Pela primeira vez desde que leio as Vampire Chronicles terminei este livro sem qualquer vontade de o ler outra vez. Não sei se é uma desilusão, para mim pessoalmente, porque "Blackwood Farm" e "Blood Canticle" já não me agradaram tanto como os anteriores. Confesso que não esperava todos os motivos de queixa que apontei acima, o mais grave de todos a falta de importância que é dada à paternidade de Lestat.
No fim do livro, parece que Lestat decide que os vampiros têm de deixar de pensar mal de si próprios, que não são monstros (não, que ideia!), que já não se devem referir a si próprios como The Damned ou ao vampirismo como The Devil’s Road. Em suma, querem ter orgulho em si próprios como "povo". A minha vontade de ler livros posteriores vai depender disto. O mais interessante nas Vampires Chronicles era o perpétuo dilema dos vampiros entre a necessidade de matar e o remorso, entre a imortalidade e a nostalgia da vida mortal, entre o Bem e Mal. Se este dilema acaba, se até Louis resolve decidir que não podia estar melhor como está, que apelo poderá restar nesta série? Não sei, e talvez leia o próximo livro ("Prince Lestat and the Realms of Atlantis") para só para chegar a uma opinião definitiva.
Mas neste momento as Vampire Chronicles estão a perder-me.
Com outra escritora, diria que este livro foi escrito porque a autora precisava do dinheiro para pagar as contas. (Parece que a série sobre Cristo não vendeu o que se esperava.) Anne Rice, do que sei, não precisa do dinheiro. Mas, talvez por sorte, nunca li dela um livro tão desinspirado como este. É como se, ao decidir deixar de escrever sobre as Trevas e começar a escrever sobre a Luz, ela tenha delirado que as Vampire Chronicles também podiam pertencer à Luz.

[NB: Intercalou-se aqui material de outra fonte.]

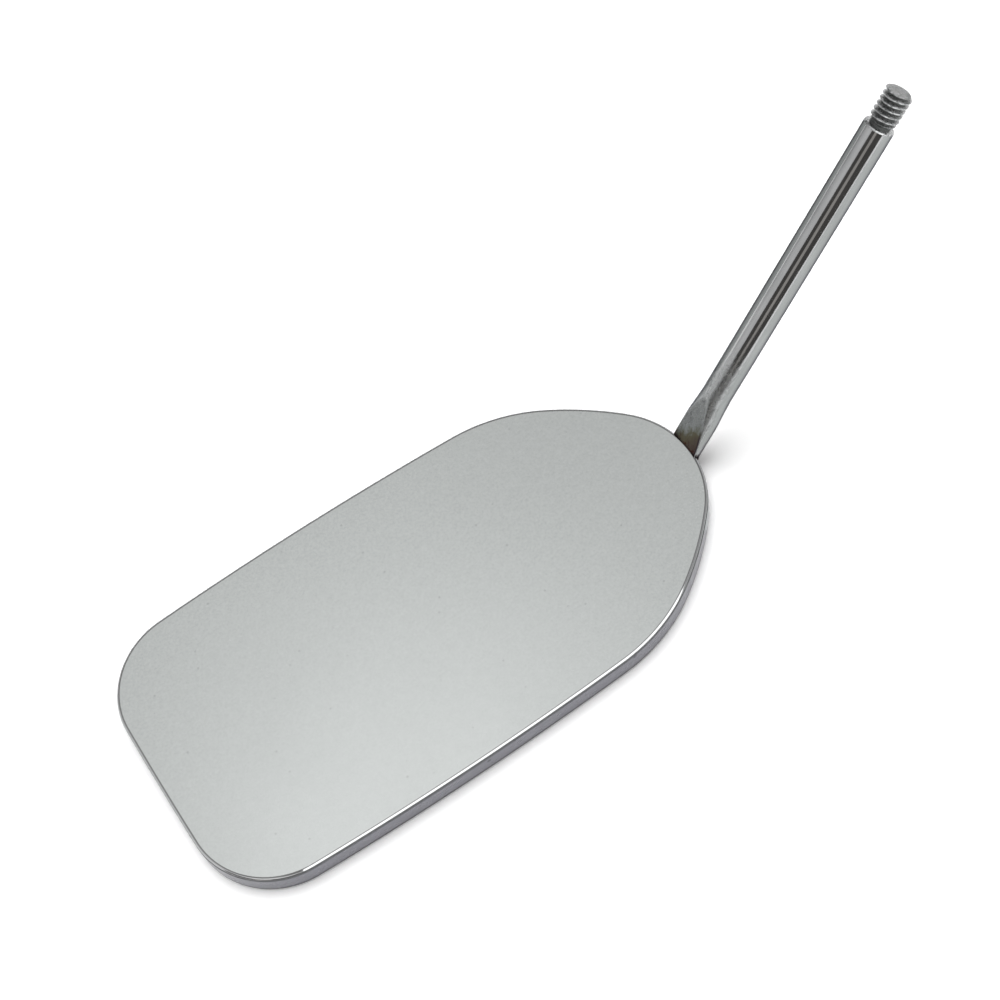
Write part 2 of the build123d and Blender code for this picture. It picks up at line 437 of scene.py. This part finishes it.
def paddle():
    """The plate: a closed stack of outline rows from the back to the face, its ends filled with triangles."""
    face, rim, wall, underside = range(4)  # slots of its metals
    back_rows, wall_rows, rim_rows = 10, 6, 16
    guard = 0.02  # short rows at the wall's two ends keep its shading flat
    back_border, face_border = 0.3, 0.1  # the same for the back and the face, inside their rounds

    edge = outline()
    count = len(edge)
    rows = [(back_radius + back_border, 0.0)]  # inset and height of each row
    for i in range(back_rows + 1):
        angle = pi / 2 * i / back_rows
        rows.append((back_radius * (1 - sin(angle)), back_radius * (1 - cos(angle))))
    wall_lo, wall_hi = back_radius + guard, rim_level - guard
    rows += [(0.0, wall_lo + (wall_hi - wall_lo) * i / wall_rows) for i in range(wall_rows + 1)]
    first_rim = len(rows)
    last_rim = first_rim + rim_rows
    for i in range(rim_rows + 1):
        angle = pi / 2 * i / rim_rows
        rows.append((rim_radius * (1 - cos(angle)), rim_level + rim_radius * sin(angle)))
    rows.append((rim_radius + face_border, thickness))

    verts, across_rim = [], []  # the second runs from 0 on the face to 1 on the wall
    for row, (inset, height) in enumerate(rows):
        share = clamp((last_rim - row) / rim_rows)
        for (x, y), (nx, ny) in edge:
            verts.append((x - nx * inset, y - ny * inset, height))
            across_rim.append(share)
    faces, kinds = bands(len(rows), count), []
    for row in range(len(rows) - 1):
        kind = underside if row < 1 else wall if row < first_rim else rim if row < last_rim else face
        kinds += [kind] * count

    def fill(first, height, kind, flip):
        """Triangles over the row that starts at vertex first, on an even grid of points."""
        spacing, margin = 1.6, 0.9
        row_share = 0.866  # from one row of points to the next, by the spacing
        columns = int((plate_hi.x - plate_lo.x) / spacing) + 2
        lines = int((plate_hi.y - plate_lo.y) / (spacing * row_share)) + 2
        probes = edge[:: max(1, count // 240)]
        inner = []
        for j in range(lines):
            for i in range(columns):
                x = plate_lo.x + (i + 0.5 * (j % 2)) * spacing
                point = Vector((x, plate_lo.y + j * spacing * row_share))
                if all((point - Vector(place)).dot(Vector(normal)) < -margin for place, normal in probes):
                    inner.append(point)
        ring = [Vector(verts[first + i][:2]) for i in range(count)]
        ring_edges = [(i, (i + 1) % count) for i in range(count)]
        inside_only, tolerance = 1, 1e-6
        made = delaunay_2d_cdt(ring + inner, ring_edges, [], inside_only, tolerance)
        places, triangles, origins = made[0], made[2], made[3]
        index = {}
        for out, sources in enumerate(origins):
            on_ring = [source for source in sources if source < count]
            if on_ring:
                index[out] = first + on_ring[0]
            else:
                index[out] = len(verts)
                verts.append((*places[out], height))
                across_rim.append(0.0)
        for triangle in triangles:
            loop = [index[i] for i in triangle]
            faces.append(loop[::-1] if flip else loop)
            kinds.append(kind)

    fill(0, 0.0, underside, True)
    fill((len(rows) - 1) * count, thickness, face, False)
    metals = [mirror_metal(), rim_metal(), wall_metal(), back_metal()]
    return add_mesh("plate_polished", verts, faces, metals, kinds, [("rim", "FLOAT", across_rim)])


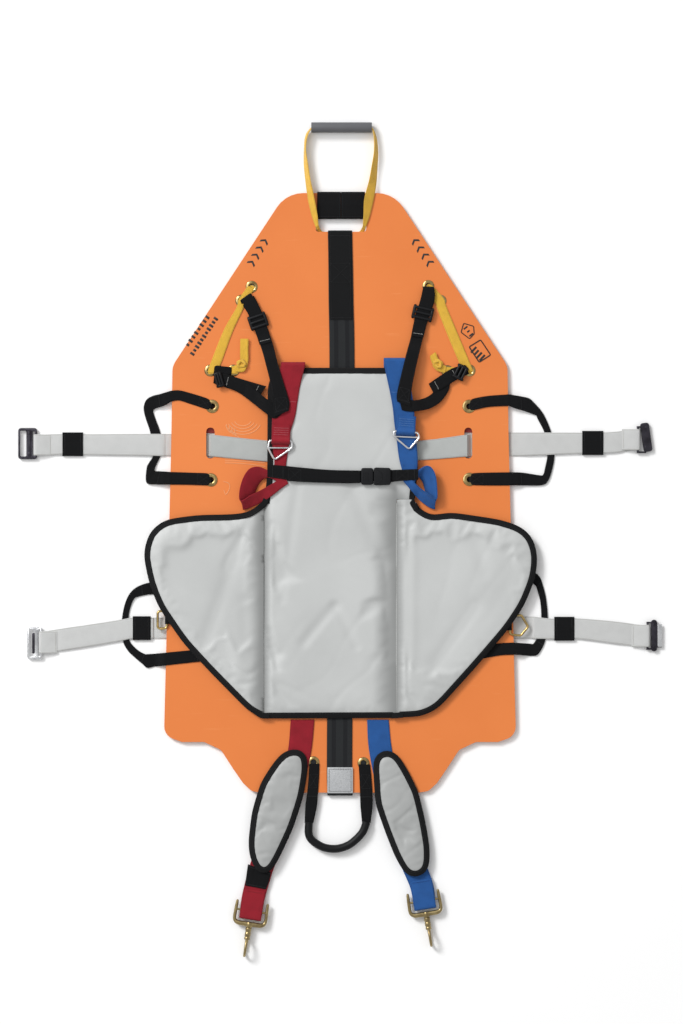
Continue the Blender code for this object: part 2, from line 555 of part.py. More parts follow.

Fechando os olhos ao crime e à morte, porque os vampiros se alimentam de “malfeitores”. Mas até os malfeitores têm direito a julgamento, e nunca um só homem ou vampiro se deve encarregar de fazer justiça pelas próprias mãos e achar que pertence à “Luz”.
Honestamente, não sei que caminho levam as Vampires Chronicles mas não estou a gostar do sentido em que se dirigem. É possível que este tenha sido o último livro que leio desta série. Para já, não me apetece nada ler o próximo.
Por outro lado, descobri no site da Anne Rice que há planos para transformar as Vampires Chronicles numa série de TV, abrangendo toda a história desde o início. Esta sim, é uma ideia brilhante, que adoraria ver em prática. Que venha ela!